Yesterday was Valentine’s Day.

Valentine’s Day is an opportunity to celebrate love, marriage, and relationships. As parents, it’s also an opportunity to reflect on what sort of relationship you hope your child will have one day.

The truth is, despite what popular culture says, it is good for your child to desire to be married because marriage is good for us. It’s good for us emotionally, physically, financially and developmentally. But with a steadily climbing divorce rate, and cohabitation rate, it’s getting harder and harder to convince our children to look forward to marriage.

I recently spoke with my friend and marriage expert Dr. Les Parrott. Les and his wife, Leslie, speak all over the country promoting stronger and life-long marriages.

Dr. Parrott says that despite the negative messages kids are hearing about marriage in the media and on T.V., in his research he has found that 86 percent of young people still desire to be married one day, and 82 percent of that 86 percent believe that marriage will be for life.

As a parent, you can encourage your child to desire a healthy marriage one day. How? Here are a few tips from Dr. Parrott.

Model a great marriage.

The number one way to ensure your child will desire a healthy marriage is to model one at home. More is caught than taught. You’ve heard that countless times, and it is true. Dr. Parrot describes the home as a child’s “university of relationships, not just for marriage, but for everything.” So that’s where it has to start—in your own home. Take a good look at your own marriage first before expecting your child will want to be married one day.

Take a good look at your own marriage first before expecting your child will want to be married one day.

Give the gift of empathy.

Dr. Parrott says empathy is what makes a healthy marriage. He jokes that he and his wife often wish they could give newlyweds a box of empathy as a wedding gift.

You can start teaching your child empathy very early on in her life. For example, if your child comes to you with a problem, refrain from giving advice right away. Instead, Dr. Parrot says to clarify the content with a phrase like, “It sounds like you’re saying…” Then, reflect your child’s feelings with a phrase like, “It sounds like you might be feeling this way…” This will allow your child to know that you can empathize with her, and will start to teach her how to empathize with others, building a strong foundation for the empathy she will need in marriage one day.

Focus on personal health and well-being.

Dr. Parrott says a healthy marriage is only as healthy as the least healthy person in it. To have a strong marriage, you must become a strong and healthy individual.
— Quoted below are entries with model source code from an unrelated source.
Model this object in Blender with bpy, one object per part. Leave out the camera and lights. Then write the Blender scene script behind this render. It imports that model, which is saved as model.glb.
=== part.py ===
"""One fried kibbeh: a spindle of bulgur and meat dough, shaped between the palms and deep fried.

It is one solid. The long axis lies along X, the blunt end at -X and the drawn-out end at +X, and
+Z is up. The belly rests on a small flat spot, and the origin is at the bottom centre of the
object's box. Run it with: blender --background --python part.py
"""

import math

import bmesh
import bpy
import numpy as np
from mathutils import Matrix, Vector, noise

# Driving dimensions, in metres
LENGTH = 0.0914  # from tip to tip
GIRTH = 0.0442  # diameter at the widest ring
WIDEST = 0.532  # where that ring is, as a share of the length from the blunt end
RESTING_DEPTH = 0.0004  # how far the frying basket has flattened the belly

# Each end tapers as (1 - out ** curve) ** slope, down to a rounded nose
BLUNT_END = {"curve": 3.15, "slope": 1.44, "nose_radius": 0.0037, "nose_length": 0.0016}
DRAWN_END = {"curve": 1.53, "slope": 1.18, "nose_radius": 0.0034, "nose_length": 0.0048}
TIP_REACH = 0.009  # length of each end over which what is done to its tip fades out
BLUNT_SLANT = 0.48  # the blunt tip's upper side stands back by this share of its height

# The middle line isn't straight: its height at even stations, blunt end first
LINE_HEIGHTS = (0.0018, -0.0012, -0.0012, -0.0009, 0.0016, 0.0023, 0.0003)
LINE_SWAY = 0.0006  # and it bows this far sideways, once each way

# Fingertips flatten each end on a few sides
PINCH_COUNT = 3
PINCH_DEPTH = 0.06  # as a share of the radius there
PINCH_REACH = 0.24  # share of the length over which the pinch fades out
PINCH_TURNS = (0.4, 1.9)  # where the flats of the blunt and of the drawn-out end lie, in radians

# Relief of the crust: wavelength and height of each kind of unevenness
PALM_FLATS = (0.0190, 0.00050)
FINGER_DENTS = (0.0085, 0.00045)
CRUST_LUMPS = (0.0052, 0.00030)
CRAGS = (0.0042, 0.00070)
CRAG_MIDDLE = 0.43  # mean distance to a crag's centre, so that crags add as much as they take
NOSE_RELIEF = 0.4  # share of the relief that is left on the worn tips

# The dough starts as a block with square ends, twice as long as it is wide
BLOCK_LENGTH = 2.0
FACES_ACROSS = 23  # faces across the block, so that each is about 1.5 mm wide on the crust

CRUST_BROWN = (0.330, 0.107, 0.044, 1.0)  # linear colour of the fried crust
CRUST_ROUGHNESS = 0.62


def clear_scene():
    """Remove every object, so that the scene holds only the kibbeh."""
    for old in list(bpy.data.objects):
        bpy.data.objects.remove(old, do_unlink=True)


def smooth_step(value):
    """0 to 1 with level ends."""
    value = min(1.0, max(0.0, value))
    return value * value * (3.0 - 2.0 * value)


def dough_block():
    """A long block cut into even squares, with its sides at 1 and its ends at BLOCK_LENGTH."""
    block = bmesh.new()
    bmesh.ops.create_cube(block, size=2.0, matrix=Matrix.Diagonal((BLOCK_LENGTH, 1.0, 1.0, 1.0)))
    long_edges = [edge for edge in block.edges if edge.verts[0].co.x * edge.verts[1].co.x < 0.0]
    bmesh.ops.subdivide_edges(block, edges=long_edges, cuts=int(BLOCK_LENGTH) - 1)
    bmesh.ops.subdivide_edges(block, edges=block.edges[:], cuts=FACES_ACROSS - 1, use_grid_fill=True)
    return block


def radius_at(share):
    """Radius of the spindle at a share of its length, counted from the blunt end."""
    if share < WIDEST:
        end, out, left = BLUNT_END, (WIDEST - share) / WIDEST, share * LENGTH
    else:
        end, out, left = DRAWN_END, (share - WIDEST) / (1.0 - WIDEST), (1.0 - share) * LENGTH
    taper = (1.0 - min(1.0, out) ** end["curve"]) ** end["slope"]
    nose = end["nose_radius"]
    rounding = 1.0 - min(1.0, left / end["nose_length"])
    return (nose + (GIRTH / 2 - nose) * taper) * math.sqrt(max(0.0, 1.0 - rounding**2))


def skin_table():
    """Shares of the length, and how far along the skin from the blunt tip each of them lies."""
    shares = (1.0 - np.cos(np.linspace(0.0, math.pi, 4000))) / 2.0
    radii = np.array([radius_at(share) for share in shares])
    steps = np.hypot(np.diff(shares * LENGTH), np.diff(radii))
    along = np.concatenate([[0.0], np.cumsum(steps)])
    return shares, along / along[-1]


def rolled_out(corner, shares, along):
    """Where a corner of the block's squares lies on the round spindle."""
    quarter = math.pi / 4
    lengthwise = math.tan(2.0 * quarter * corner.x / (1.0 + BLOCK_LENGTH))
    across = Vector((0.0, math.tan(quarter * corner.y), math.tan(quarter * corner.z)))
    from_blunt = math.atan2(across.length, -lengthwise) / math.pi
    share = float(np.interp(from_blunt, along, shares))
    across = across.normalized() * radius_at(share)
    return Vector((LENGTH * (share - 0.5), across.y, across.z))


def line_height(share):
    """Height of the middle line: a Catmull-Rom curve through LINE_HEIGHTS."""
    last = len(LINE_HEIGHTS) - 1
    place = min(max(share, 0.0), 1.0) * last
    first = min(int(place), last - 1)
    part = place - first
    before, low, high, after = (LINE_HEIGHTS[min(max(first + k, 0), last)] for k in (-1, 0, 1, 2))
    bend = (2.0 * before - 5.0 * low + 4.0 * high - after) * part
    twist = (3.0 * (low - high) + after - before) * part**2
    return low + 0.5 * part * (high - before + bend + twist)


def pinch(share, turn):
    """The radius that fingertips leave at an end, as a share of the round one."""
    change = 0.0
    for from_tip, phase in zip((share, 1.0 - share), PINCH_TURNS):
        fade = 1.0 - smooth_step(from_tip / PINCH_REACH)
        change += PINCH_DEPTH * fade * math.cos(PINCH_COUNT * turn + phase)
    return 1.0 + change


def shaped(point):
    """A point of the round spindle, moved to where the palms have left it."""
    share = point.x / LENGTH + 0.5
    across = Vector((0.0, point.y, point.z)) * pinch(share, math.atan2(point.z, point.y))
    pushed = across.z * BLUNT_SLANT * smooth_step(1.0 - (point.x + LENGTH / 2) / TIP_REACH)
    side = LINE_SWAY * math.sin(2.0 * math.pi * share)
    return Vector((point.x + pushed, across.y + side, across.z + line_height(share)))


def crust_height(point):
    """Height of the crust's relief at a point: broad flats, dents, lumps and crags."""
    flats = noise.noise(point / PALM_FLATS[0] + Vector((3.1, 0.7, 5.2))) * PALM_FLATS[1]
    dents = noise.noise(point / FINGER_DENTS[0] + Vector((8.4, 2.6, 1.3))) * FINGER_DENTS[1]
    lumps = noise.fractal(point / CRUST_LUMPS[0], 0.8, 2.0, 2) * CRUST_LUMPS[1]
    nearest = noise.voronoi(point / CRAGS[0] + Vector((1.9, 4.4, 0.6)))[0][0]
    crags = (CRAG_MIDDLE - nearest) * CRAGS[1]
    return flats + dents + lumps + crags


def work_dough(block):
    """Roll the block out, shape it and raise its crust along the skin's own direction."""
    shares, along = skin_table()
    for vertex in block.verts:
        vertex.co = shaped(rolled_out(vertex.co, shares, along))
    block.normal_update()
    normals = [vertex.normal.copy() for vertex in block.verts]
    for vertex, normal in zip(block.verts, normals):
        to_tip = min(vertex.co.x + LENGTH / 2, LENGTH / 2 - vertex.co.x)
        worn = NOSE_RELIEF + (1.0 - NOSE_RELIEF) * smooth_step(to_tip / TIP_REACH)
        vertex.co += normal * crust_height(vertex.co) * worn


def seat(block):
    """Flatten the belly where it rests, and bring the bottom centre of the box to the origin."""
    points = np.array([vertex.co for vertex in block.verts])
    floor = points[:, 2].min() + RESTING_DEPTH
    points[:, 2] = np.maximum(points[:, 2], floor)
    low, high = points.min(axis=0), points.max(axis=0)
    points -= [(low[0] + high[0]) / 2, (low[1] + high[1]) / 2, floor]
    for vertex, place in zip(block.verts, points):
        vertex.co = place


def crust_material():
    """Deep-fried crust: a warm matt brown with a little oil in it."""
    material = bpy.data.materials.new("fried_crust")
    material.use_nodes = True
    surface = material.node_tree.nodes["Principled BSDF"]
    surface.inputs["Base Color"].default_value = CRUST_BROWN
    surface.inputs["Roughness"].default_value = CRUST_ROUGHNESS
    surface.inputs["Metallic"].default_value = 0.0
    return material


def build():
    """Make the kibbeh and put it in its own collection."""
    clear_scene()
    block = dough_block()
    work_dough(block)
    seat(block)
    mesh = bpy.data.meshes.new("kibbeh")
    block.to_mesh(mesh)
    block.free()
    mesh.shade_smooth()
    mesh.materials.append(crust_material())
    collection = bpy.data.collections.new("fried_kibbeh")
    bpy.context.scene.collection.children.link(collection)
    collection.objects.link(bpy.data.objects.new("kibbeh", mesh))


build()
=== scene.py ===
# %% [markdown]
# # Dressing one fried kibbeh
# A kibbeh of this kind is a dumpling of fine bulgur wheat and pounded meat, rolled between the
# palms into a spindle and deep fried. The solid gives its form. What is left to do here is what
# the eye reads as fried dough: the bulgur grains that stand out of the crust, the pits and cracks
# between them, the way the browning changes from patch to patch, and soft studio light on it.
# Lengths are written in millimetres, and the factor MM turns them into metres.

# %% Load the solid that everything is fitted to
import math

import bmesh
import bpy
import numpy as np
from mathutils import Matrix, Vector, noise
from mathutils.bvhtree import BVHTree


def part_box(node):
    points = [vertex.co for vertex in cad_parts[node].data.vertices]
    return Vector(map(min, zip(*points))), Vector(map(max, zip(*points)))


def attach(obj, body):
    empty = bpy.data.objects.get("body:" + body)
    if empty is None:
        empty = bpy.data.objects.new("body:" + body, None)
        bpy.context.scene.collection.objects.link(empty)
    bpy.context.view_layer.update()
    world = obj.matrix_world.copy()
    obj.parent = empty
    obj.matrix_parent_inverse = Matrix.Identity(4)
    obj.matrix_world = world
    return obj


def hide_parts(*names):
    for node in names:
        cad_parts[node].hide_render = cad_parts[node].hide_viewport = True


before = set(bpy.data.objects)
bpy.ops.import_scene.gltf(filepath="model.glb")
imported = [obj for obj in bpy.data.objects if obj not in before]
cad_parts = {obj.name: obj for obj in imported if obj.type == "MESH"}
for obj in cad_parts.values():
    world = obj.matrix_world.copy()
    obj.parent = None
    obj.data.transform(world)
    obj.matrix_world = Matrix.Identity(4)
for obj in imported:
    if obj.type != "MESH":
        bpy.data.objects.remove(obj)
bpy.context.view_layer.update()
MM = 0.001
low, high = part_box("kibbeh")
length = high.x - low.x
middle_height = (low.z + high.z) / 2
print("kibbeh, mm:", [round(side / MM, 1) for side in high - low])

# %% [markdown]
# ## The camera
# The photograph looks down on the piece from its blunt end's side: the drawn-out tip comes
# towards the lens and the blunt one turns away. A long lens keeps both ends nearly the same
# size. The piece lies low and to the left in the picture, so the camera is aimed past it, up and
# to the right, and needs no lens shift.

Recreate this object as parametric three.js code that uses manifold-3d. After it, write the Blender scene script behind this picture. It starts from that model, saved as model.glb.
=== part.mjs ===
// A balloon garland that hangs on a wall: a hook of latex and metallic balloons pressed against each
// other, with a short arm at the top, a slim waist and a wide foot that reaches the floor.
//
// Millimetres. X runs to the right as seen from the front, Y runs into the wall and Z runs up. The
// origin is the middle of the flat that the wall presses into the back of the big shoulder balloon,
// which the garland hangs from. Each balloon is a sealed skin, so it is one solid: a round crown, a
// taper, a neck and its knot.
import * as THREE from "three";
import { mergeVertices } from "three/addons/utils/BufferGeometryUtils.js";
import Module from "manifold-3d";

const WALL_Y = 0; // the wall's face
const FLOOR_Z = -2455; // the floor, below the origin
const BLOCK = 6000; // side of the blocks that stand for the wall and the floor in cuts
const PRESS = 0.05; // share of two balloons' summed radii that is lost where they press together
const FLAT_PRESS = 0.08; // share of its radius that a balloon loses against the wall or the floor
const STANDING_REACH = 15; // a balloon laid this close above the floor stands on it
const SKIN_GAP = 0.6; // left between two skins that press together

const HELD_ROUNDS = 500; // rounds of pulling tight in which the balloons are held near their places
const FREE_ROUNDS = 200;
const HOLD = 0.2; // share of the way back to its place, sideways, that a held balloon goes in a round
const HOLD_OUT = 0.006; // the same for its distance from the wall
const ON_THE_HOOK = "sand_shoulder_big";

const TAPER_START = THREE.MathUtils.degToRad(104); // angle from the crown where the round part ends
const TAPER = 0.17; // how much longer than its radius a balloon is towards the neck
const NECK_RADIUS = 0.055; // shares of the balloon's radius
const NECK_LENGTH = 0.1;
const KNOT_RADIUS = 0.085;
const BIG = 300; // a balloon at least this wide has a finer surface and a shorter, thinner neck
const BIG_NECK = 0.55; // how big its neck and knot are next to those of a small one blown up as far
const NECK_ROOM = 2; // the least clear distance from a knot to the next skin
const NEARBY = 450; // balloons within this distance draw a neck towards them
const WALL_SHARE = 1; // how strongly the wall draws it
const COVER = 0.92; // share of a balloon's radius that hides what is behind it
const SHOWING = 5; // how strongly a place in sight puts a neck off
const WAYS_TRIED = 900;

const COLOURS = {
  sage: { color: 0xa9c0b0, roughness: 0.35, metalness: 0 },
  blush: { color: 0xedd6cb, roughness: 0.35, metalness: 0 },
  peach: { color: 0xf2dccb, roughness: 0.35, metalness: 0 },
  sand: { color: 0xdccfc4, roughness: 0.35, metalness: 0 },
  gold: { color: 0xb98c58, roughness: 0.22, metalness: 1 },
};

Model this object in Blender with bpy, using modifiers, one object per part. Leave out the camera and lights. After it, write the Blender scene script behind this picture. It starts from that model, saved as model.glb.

You can instill the importance of personal health and well-being in your child by making him aware of who he is and how God created him to be individually. When a child grows up knowing he doesn’t need someone else to complete him or make him happy, he will be a healthy adult prepared for a healthy marriage.

As you celebrated Valentine’s Day with the ones you love, remember this holiday as an opportunity to think about what your hopes are for your child’s future relationship one day and how you might help guide him there.